> [Data rows]:
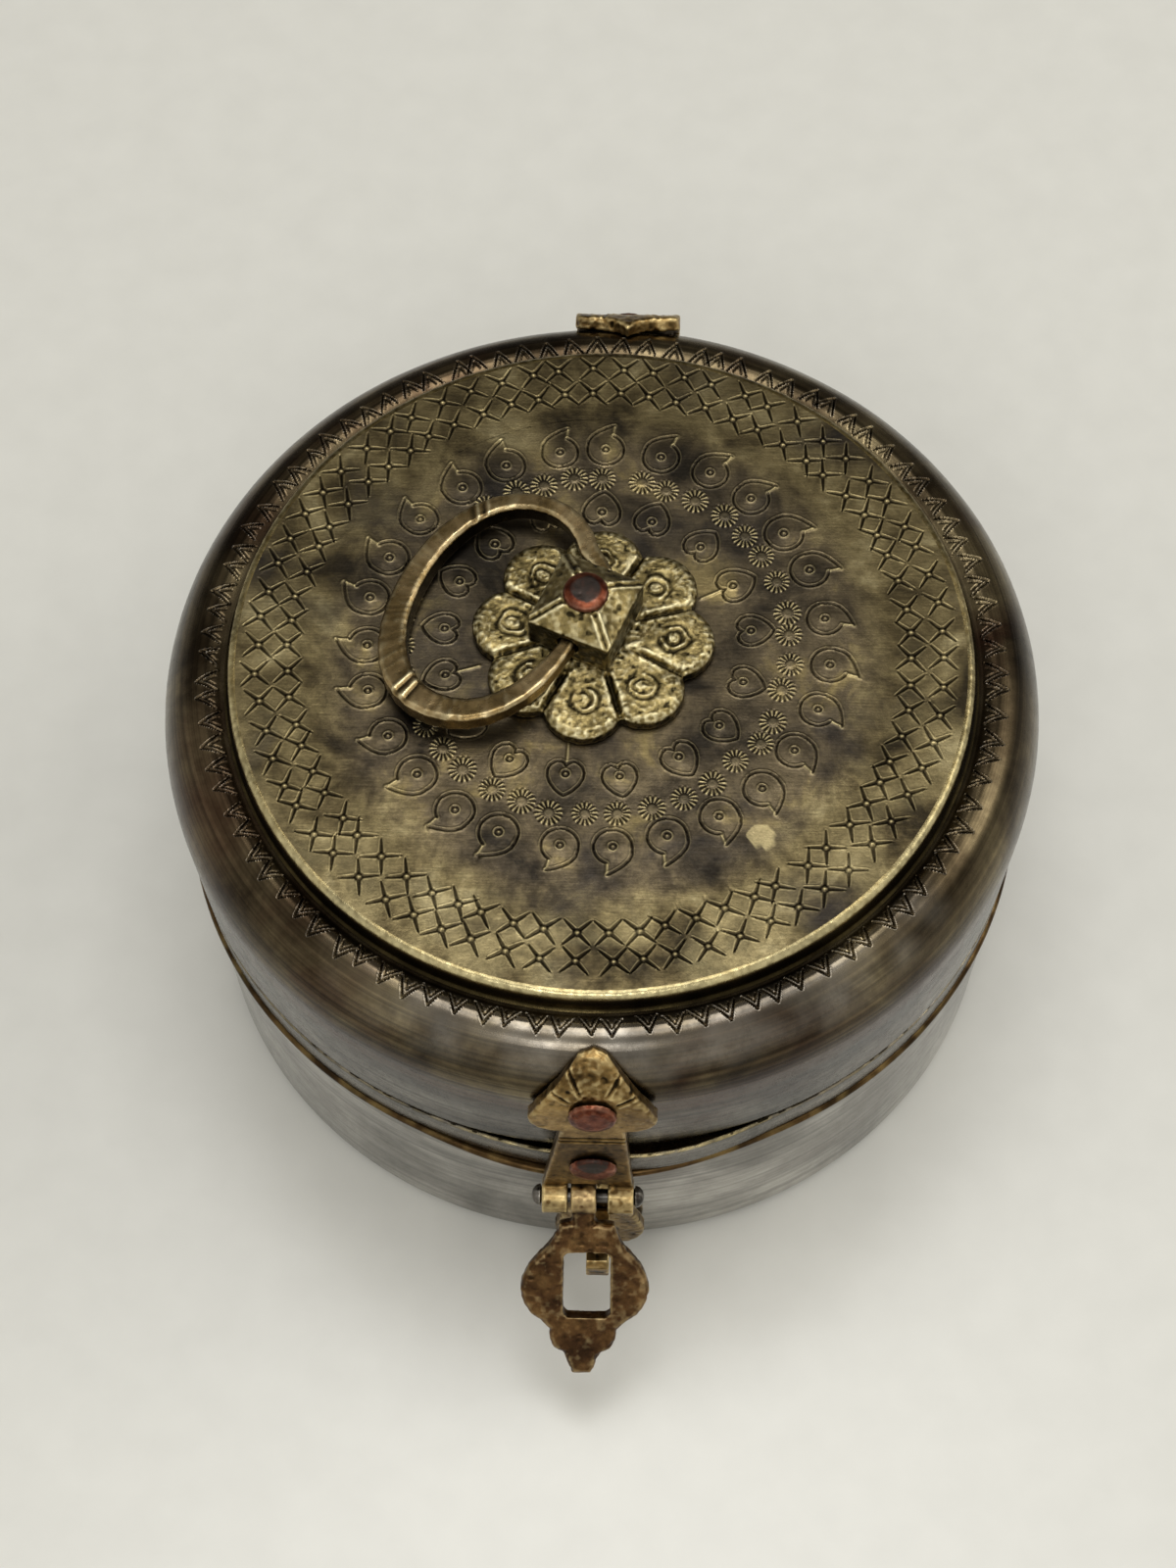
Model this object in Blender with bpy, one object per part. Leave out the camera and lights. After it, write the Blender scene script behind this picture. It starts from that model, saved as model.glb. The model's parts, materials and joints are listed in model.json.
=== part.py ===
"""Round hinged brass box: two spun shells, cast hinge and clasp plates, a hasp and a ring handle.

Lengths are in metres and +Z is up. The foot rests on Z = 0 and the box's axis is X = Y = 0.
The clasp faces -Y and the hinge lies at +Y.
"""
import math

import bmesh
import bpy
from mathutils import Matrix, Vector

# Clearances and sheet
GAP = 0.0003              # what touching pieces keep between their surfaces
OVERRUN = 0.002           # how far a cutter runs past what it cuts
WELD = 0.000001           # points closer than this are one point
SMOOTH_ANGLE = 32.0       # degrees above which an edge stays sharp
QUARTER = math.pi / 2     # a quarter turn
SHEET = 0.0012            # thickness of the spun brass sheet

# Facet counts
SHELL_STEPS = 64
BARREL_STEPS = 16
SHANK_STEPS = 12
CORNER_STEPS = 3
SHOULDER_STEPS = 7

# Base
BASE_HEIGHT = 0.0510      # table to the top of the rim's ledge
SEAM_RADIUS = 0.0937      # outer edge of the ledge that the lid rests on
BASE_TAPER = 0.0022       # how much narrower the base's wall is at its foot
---
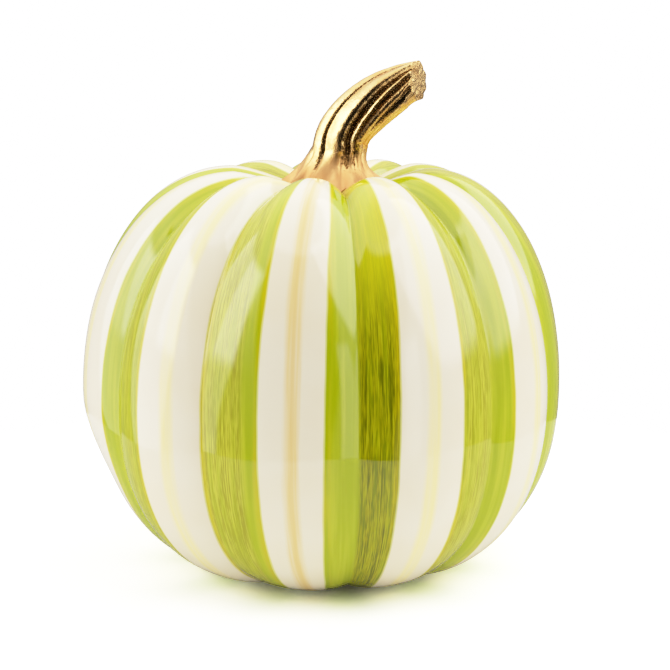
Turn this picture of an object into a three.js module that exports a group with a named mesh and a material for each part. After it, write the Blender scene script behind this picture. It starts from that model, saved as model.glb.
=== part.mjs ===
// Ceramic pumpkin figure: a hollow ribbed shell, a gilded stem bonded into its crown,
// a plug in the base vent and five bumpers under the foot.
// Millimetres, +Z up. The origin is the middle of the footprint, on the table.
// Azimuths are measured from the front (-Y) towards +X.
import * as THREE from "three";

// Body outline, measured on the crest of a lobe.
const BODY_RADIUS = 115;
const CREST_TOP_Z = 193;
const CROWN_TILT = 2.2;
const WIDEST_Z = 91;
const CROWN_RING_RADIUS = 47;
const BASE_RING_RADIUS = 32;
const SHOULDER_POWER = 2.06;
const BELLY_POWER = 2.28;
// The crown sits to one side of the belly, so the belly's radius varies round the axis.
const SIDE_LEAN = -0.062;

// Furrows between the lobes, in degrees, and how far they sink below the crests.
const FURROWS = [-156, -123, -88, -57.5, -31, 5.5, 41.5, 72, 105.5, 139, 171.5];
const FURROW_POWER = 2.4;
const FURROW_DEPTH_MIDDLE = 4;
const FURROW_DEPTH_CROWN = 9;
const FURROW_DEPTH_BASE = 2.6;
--
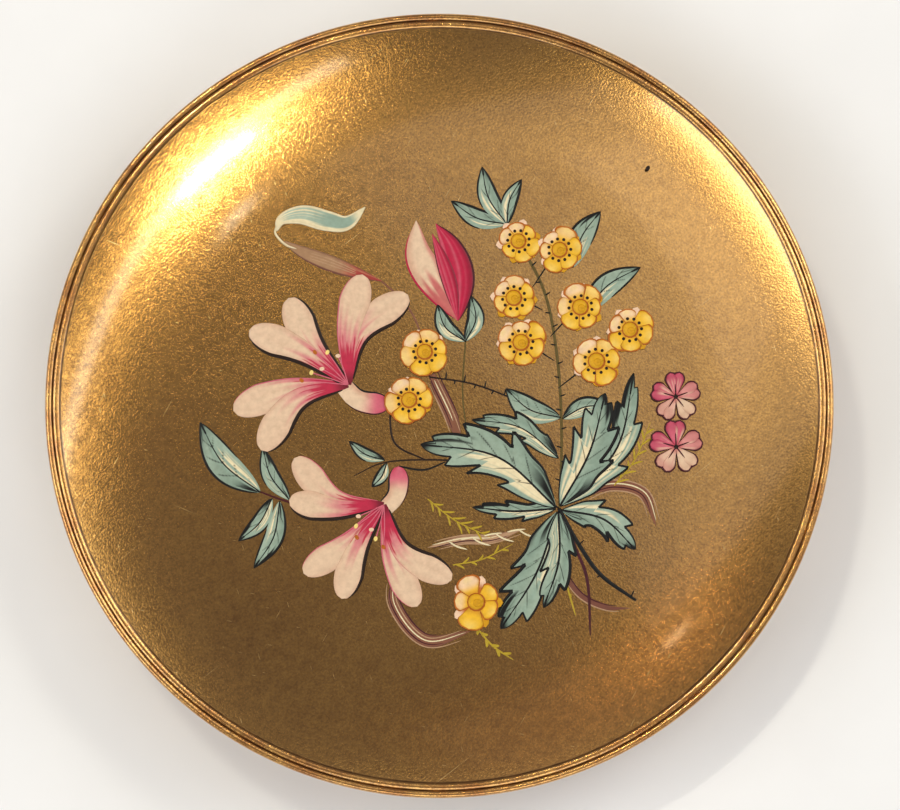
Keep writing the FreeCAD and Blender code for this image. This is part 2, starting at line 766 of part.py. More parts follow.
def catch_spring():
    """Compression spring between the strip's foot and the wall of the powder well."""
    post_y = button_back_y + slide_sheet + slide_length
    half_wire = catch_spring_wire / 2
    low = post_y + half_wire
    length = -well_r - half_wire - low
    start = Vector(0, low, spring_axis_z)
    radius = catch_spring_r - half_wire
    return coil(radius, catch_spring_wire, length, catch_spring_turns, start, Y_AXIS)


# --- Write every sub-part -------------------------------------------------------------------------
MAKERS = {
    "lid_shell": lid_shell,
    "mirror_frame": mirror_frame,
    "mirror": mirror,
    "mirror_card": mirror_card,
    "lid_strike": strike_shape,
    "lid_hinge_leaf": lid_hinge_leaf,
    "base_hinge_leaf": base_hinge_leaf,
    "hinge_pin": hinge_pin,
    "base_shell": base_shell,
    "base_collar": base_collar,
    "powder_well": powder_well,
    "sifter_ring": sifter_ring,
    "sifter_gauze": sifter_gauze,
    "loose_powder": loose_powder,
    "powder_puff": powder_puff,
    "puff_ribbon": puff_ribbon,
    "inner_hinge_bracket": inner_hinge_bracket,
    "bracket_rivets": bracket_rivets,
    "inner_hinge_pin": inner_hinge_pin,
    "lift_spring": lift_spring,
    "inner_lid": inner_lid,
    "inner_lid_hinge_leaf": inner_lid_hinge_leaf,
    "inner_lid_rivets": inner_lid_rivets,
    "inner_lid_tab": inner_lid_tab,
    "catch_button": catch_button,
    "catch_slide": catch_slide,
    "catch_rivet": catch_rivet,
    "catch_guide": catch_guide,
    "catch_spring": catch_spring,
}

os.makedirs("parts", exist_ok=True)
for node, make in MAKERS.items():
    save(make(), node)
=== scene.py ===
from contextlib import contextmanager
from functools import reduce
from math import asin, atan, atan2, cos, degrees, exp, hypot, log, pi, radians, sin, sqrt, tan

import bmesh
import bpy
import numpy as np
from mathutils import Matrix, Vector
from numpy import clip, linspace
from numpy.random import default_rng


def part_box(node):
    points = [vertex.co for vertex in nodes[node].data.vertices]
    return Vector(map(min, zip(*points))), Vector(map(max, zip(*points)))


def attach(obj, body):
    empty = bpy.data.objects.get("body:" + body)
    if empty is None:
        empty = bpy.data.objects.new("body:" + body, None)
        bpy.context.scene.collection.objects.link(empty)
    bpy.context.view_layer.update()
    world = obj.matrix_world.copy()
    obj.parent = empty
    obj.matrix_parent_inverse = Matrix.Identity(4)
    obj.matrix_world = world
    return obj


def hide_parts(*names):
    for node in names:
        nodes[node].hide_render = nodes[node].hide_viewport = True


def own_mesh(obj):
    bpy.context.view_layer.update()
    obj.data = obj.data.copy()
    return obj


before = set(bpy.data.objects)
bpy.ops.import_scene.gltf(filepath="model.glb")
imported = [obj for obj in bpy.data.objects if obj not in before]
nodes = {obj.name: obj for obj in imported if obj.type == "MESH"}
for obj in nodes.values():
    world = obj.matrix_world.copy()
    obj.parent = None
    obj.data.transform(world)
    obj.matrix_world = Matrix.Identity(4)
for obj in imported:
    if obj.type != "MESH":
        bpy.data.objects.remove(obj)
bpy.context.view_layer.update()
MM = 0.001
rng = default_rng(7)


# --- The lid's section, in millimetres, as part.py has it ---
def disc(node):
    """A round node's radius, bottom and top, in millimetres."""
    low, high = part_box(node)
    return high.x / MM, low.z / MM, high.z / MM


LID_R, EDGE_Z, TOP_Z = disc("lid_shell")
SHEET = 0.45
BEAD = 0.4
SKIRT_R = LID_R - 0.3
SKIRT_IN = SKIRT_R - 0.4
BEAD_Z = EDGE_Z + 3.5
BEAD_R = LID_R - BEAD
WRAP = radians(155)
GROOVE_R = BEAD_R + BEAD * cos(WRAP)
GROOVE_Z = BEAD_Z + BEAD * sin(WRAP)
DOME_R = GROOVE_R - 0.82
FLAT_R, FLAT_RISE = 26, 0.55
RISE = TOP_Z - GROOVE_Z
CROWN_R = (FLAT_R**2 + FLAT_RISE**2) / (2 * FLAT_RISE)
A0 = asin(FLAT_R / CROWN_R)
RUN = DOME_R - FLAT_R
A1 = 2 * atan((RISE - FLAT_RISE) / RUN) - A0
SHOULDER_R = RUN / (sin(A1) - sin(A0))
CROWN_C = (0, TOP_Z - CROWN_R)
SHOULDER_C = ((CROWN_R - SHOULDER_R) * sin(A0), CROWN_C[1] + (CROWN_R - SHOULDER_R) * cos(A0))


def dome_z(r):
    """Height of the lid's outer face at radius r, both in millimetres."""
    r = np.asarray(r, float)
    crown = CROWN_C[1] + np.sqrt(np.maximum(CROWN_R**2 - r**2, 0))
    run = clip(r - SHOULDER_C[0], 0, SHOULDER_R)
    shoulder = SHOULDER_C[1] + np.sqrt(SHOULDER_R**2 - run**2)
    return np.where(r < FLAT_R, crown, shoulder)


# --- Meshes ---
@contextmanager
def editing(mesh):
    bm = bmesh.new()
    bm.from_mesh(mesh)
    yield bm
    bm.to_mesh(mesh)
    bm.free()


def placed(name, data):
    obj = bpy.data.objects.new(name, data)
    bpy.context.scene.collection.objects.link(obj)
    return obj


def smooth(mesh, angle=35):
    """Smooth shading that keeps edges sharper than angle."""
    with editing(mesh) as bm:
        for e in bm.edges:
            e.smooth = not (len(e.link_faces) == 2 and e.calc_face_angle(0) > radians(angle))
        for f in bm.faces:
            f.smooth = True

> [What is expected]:
Each line from the line with "# --- Write" to the line with "obj.matrix_parent_inverse = Matrix.Identity(4)" is to be echoed exactly; both boundary lines are included, and nothing else is to be output.

> [The reply]:
# --- Write every sub-part -------------------------------------------------------------------------
MAKERS = {
    "lid_shell": lid_shell,
    "mirror_frame": mirror_frame,
    "mirror": mirror,
    "mirror_card": mirror_card,
    "lid_strike": strike_shape,
    "lid_hinge_leaf": lid_hinge_leaf,
    "base_hinge_leaf": base_hinge_leaf,
    "hinge_pin": hinge_pin,
    "base_shell": base_shell,
    "base_collar": base_collar,
    "powder_well": powder_well,
    "sifter_ring": sifter_ring,
    "sifter_gauze": sifter_gauze,
    "loose_powder": loose_powder,
    "powder_puff": powder_puff,
    "puff_ribbon": puff_ribbon,
    "inner_hinge_bracket": inner_hinge_bracket,
    "bracket_rivets": bracket_rivets,
    "inner_hinge_pin": inner_hinge_pin,
    "lift_spring": lift_spring,
    "inner_lid": inner_lid,
    "inner_lid_hinge_leaf": inner_lid_hinge_leaf,
    "inner_lid_rivets": inner_lid_rivets,
    "inner_lid_tab": inner_lid_tab,
    "catch_button": catch_button,
    "catch_slide": catch_slide,
    "catch_rivet": catch_rivet,
    "catch_guide": catch_guide,
    "catch_spring": catch_spring,
}

os.makedirs("parts", exist_ok=True)
for node, make in MAKERS.items():
    save(make(), node)
=== scene.py ===
from contextlib import contextmanager
from functools import reduce
from math import asin, atan, atan2, cos, degrees, exp, hypot, log, pi, radians, sin, sqrt, tan

import bmesh
import bpy
import numpy as np
from mathutils import Matrix, Vector
from numpy import clip, linspace
from numpy.random import default_rng


def part_box(node):
    points = [vertex.co for vertex in nodes[node].data.vertices]
    return Vector(map(min, zip(*points))), Vector(map(max, zip(*points)))


def attach(obj, body):
    empty = bpy.data.objects.get("body:" + body)
    if empty is None:
        empty = bpy.data.objects.new("body:" + body, None)
        bpy.context.scene.collection.objects.link(empty)
    bpy.context.view_layer.update()
    world = obj.matrix_world.copy()
    obj.parent = empty
    obj.matrix_parent_inverse = Matrix.Identity(4)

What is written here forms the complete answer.